In another folklore, Chandravarman was born to Hemavati, a child widow after the moon God ravished her in human form. He later grew to become the first king of the Chandela dynasty.
Not much of historical data is available about Khajuraho. This world heritage site earlier had 80 temples out of which only 22 stand today. However, most of them are in ruins today.

Architecture of Khajuraho Temple: The Khajuraho temples are a pinnacle of the North Indian Nagara architectural style. 

The Nagara style's primary feature is a central tower (shikhara) whose highest point is 

directly over the temple's primary deity.  This is often surrounded by smaller, subsidiary towers (urushringa) and intermediate towers; these naturally draw the eye up to the highest point, like a series of hills leading to a distant peak.  Setting the temple on a raised base (adhisthana) also shifts the eye upward, and promotes this vertical quality. 

The true arch (in which the parts of the arch are supported in tension with each other) was unknown in classical India.  The arches in Khajuraho's temple are made by a technique known as corbelling, in a dome or arch is created by overlapping masonry courses (this accounts for the step-like construction over the three right parts of the building below).  This particular image shows the Vishvanath temple.

Amalaka: a stone disk, usually with ridges on the rim, that sits atop the temple's main tower.  According to one interpretation, the amalaka represents a lotus, and thus the symbolic seat for the deity below.  Another interpretation is that it symbolizes the sun,and is thus the gateway to the heavenly world.  The amalaka itself is crowned with a 
kalasha (finial), from which a temple banner is often hung.

Entrance Porch (Ardhamandapa): The entrance porch formed a transitional area between the outside world and the mandapa or hall.  Most temple buildings have some sort of transitional space between the central shrine (garbhagrha) and the outside world, but only the largest, most developed temples will have all of these elements.

Hall (Mandapa): A hall in the temple, forming a transitional space between the ardhamandapa  and mahamandapa.  In smaller or less architecturally developed temples, this was usually omitted.

Great Hall (Mahamandapa): The temple's main entrance-hall, separated from the central 
shrine (garbhagrha), by a short vestibule named the antarala.  Just about every temple has 
some sort of entrance-hall between the central shrine (garbhagrha) and the outside world, 
but only the largest and most developed temples have all of the transitional members.   At 
Khajuraho, a mahamandapa is often distinguished by transepts (bumped-out portions perpendicular to the temple's main axis).

Vestibule (Antarala): a transitional space between a temple's main hall and the inner sanctum (garbhagrha) where the image of the temple's primary deity would be housed.  The antarala was found only in the largest temples, and in many smaller ones was omitted entirely.  This architectural element marks the liminal space between the exterior world and the divine world, and at Khajuraho the exterior panels on these elements are the primary sites for large panels with sexually explicit scenes (particularly on the Vishvanath and Kandariya Mahadev temples).  This placement cannot be accidental, although observers differ about what these mean.  At the very least, it could indicate that sexuality and encountering the divine are both liminal experiences that force us out of ourselves. 

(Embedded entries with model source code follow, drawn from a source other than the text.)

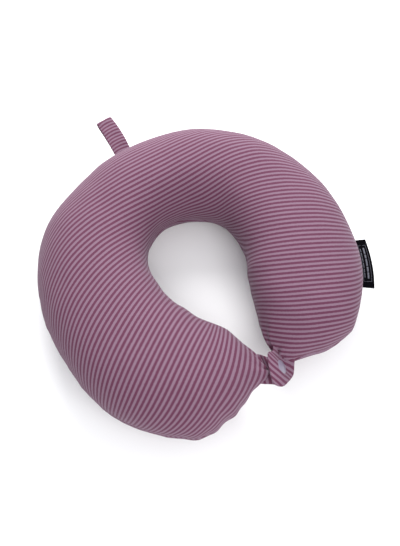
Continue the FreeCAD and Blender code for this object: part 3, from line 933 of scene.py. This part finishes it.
def label_marks(material):
    """A plain woven frame and rows of plain bars, in place of any wording."""
    # Each bar: where it starts and ends along the label, its distance from the seam, and its height.
    bars = [(-FRAME_END, FRAME_END, reach, FRAME_LINE) for reach in (FRAME_LOW, FRAME_HIGH)]
    for end in (-FRAME_END, FRAME_END):
        height = (FRAME_HIGH - FRAME_LOW) + FRAME_LINE
        bars.append((end - FRAME_LINE / 2, end + FRAME_LINE / 2, (FRAME_LOW + FRAME_HIGH) / 2, height))
    for reach, height, lengths in MARK_ROWS:
        start = -sum(lengths) / 2 - MARK_SPACE / 2 * (len(lengths) - 1)
        for length in lengths:
            bars.append((start, start + length, reach, height))
            start += length + MARK_SPACE
    vertices, faces = [], []
    for start, end, reach, height in bars:
        steps = max(2, int(end - start) + 1)
        along = np.linspace(start, end, steps)
        base = sum(len(v) for v in vertices)
        for level in MARK_LEVELS:
            for edge in (reach - height / 2, reach + height / 2):
                vertices.append(label_point(along, np.full(steps, edge), level))
        ring = (base, base + steps, base + 3 * steps, base + 2 * steps)
        for i in range(steps - 1):
            for p, q in zip(ring, ring[1:] + ring[:1]):
                faces.append((p + i, p + i + 1, q + i + 1, q + i))
        faces.append(ring)
        faces.append(tuple(p + steps - 1 for p in reversed(ring)))
    return mesh_piece("label_marks", np.concatenate(vertices), faces, material)


# ---------------------------------------------------------------- scene
def area_light(name, place, target, size, power):
    """A square lamp, in row frame metres."""
    data = bpy.data.lights.new(name, "AREA")
    data.shape = "SQUARE"
    data.size = size
    data.energy = power
    lamp = bpy.data.objects.new(name, data)
    lamp.location = Vector(place)
    lamp.rotation_euler = (Vector(target) - Vector(place)).to_track_quat("-Z", "Y").to_euler()
    bpy.context.scene.collection.objects.link(lamp)


def stage():
    """Plain pale floor, soft light and the camera."""
    floor_mesh = bpy.data.meshes.new("floor")
    size = 6.0
    corners = [(-size, -size, 0), (size, -size, 0), (size, size, 0), (-size, size, 0)]
    floor_mesh.from_pydata(corners, [], [(0, 1, 2, 3)])
    material, _, _ = principled("floor", Base_Color=(0.9, 0.9, 0.9, 1), Roughness=0.9)
    floor_mesh.materials.append(material)
    floor = bpy.data.objects.new("floor", floor_mesh)
    bpy.context.scene.collection.objects.link(floor)
    world = bpy.data.worlds.new("studio")
    world.use_nodes = True
    background = world.node_tree.nodes["Background"]
    background.inputs["Color"].default_value = (0.95, 0.97, 1.0, 1)
    background.inputs["Strength"].default_value = 0.9
    bpy.context.scene.world = world
    area_light("key", (0.33, 0.6, 0.5), (0, 0.05, 0.05), 0.6, 10.5)
    area_light("front", (-0.05, -0.55, 0.6), (0, 0.12, 0.04), 0.5, 3.6)
    bpy.context.scene.view_settings.view_transform = "Standard"

    azimuth, elevation = math.radians(CAMERA_AZIMUTH), math.radians(CAMERA_ELEVATION)
    level = math.cos(elevation)
    back = np.array([math.sin(azimuth) * level, -math.cos(azimuth) * level, math.sin(elevation)])
    data = bpy.data.cameras.new("camera")
    data.lens = CAMERA_LENS
    data.clip_start, data.clip_end = 0.01, 20
    camera = bpy.data.objects.new("camera", data)
    camera.location = Vector(to_row(CAMERA_TARGET + back * CAMERA_DISTANCE))
    camera.rotation_mode = "QUATERNION"
    camera.rotation_quaternion = (-Vector(back)).to_track_quat("-Z", "Y")
    bpy.context.scene.collection.objects.link(camera)
    bpy.context.scene.camera = camera


# ---------------------------------------------------------------- assembly
KNIT = striped_knit()
THREAD_DARK = thread_material("seam_thread", (0.09, 0.03, 0.055, 1))
THREAD_LIGHT = thread_material("stitching_thread", (0.16, 0.06, 0.105, 1))
SATIN = satin()
PLASTIC = plastic()
MARKS = thread_material("label_marks", (0.095, 0.095, 0.12, 1))

stage()
covers, ring_points, ring_normals, back_row = cover(KNIT)
threads = seams(ring_points, ring_normals, back_row, THREAD_DARK)

# Each half's panels and seam threads get their transforms baked, and its arm's CAD cover, liner, filling
# and seam nodes are hidden.
for side, mirror in (("left", -1), ("right", 1)):
    arm = side + "_arm"
    panels = [covers["upper", side], covers["lower", side]]
    lines = [threads["outer", side], threads["inner", side]]
    for piece in panels + lines:
        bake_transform(piece)
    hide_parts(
        arm + "_cover_upper", arm + "_liner_upper", arm + "_bead_fill", arm + "_closing_seam"
    )
    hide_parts(arm + "_cover_lower", arm + "_liner_lower")
    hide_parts(arm + "_outer_seam")
    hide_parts(arm + "_inner_seam")
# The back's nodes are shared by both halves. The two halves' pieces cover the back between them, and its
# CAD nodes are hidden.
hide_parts("back_cover_upper", "back_liner_upper", "back_bead_fill")
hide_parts("back_cover_lower", "back_liner_lower")
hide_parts("back_outer_seam")
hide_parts("back_inner_seam")

top_tab, top_front, top_normals, top_at = upper_tab(KNIT)
low_tab, low_front, low_normals, low_at = lower_tab(KNIT)
top_stitches = hem_stitches("upper_tab_stitching", top_front, top_normals, top_at, THREAD_LIGHT)
low_stitches = hem_stitches("lower_tab_stitching", low_front, low_normals, low_at, THREAD_LIGHT)
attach(top_stitches, "upper_tab")
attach(low_stitches, "lower_tab")
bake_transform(top_tab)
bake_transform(low_tab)
for tab, name, arm in ((top_tab, "upper_tab", "right_arm"), (low_tab, "lower_tab", "left_arm")):
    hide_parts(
        name + "_top_ply", name + "_interfacing", name + "_under_ply",
        arm + "_tab_root", arm + "_fold_thread",
    )
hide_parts("upper_tab_hem_stitches")
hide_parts("lower_tab_hem_stitches")

for node in ("snap_upper_cap", "snap_socket", "snap_stud", "snap_lower_cap"):
    snap_piece = frame["nodes"][node]
    snap_piece.data.materials.clear()
    snap_piece.data.materials.append(PLASTIC)

loop, loop_stitches = hang_loop(KNIT, THREAD_LIGHT)
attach(loop, "hang_loop")
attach(loop_stitches, "hang_loop")
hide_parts("hang_loop_strap")
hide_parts("hang_loop_stitches")

tag = label(SATIN)
tag_marks = label_marks(MARKS)
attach(tag, "label")
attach(tag_marks, "label")
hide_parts("label")
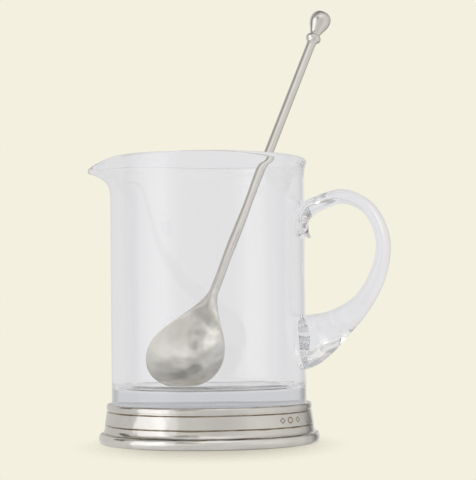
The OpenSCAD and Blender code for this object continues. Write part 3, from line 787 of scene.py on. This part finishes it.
# %% Make the pewter
def pewter_finish(name, colour, shadow, roughness, dark_lines=(), dents=0.3):
    """Pewter with cloudy tone and roughness, dents, fine grain, and dark lines of tarnish and painted shade.
    """
    material, tree, shader, _ = new_material(name, Metallic=1.0)
    where = add(tree, "ShaderNodeTexCoord").outputs["Object"]
    clouds = add(tree, "ShaderNodeTexNoise", {"Vector": where, "Scale": per_metre(CLOUD_W), "Detail": 4.0})
    tones = {"Factor": clouds.outputs["Fac"], 6: linear(shadow), 7: linear(colour)}
    top = add(tree, "ShaderNodeMix", tones, data_type="RGBA").outputs[2]
    if dark_lines:
        layers = {"Factor": tarnish_and_shade_amount(tree, where, dark_lines), 6: top, 7: linear(TARNISH_AND_SHADE)}
        top = add(tree, "ShaderNodeMix", layers, data_type="RGBA").outputs[2]
    tree.links.new(top, shader.inputs["Base Color"])
    haze = add(tree, "ShaderNodeMapRange", {
        "Value": clouds.outputs["Fac"], "To Min": roughness * HAZE_LOW, "To Max": roughness * HAZE_HIGH,
    })
    tree.links.new(haze.outputs[0], shader.inputs["Roughness"])
    beaten = add(tree, "ShaderNodeTexNoise", {"Vector": where, "Scale": per_metre(DENT_W), "Detail": 1.0})
    slow = add(tree, "ShaderNodeBump", {
        "Height": beaten.outputs["Fac"], "Strength": dents, "Distance": DENT_DEPTH / 1000,
    })
    grain = add(tree, "ShaderNodeTexNoise", {"Vector": where, "Scale": per_metre(GRAIN_W), "Detail": 3.0})
    bump = add(tree, "ShaderNodeBump", {
        "Height": grain.outputs["Fac"], "Normal": slow.outputs[0],
        "Strength": GRAIN_STRENGTH, "Distance": GRAIN_DEPTH / 1000,
    })
    tree.links.new(bump.outputs[0], shader.inputs["Normal"])
    return material


satin = pewter_finish("satin-pewter", "#DAD8D4", "#C9C7C2", 0.07, dark_lines=BAND_LINES)
polished = pewter_finish("polished-pewter", "#DCDAD6", "#CECCC7", 0.08, dents=0.04)
dress(foot, pewter_finish("rolled-pewter-foot", "#E4E2DE", "#D2D0CB", 0.045, dark_lines=FOOT_LINES))
# The bowl's pewter is a little lighter than the rod's: a painted light that brightens it behind the glass.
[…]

Inner Sanctum (Garbhagrha):  The temple's inner sanctum, containing the image of the temple's primary deity.  The basic function of a Hindu temple is to serve as the deity's dwelling-place (the most common word for temple, mandir, simply means "house"), and devotees come there to interact with and worship the resident deity (often in family groups).  In this respect, Hindu temples are very different from places of worship in many other religious traditions, which serve as centers for congregational worship.  The word garbha can mean either "womb" or "embryo;" both meanings connote potentiality, hiddenness, and a sense of development.  The garbhagrha was located directly below the summit of the highest tower, with the primary deity directly under the highest point.  Smaller temples may only have a small shrine room at the back end of the temple (a "womb" in the metaphorical sense), but larger temples often also have a processional pathway ("ambulatory") around the central shrine, via which devotees can circle around the deity (always clockwise) as a gesture of respect and worship.

Secondary Tower (Urushringa): smaller towers on the temple's exterior to lead the eye up to the highest point.  Their shape often replicates that of the tallest central tower, and 
serves to draw the eye upward toward it.

Base Platform (Adhishsthana): The raised base on which a temple was built.  These are particularly high in the temples at Khajuraho, and by their height accentuate these temple's upward thrust.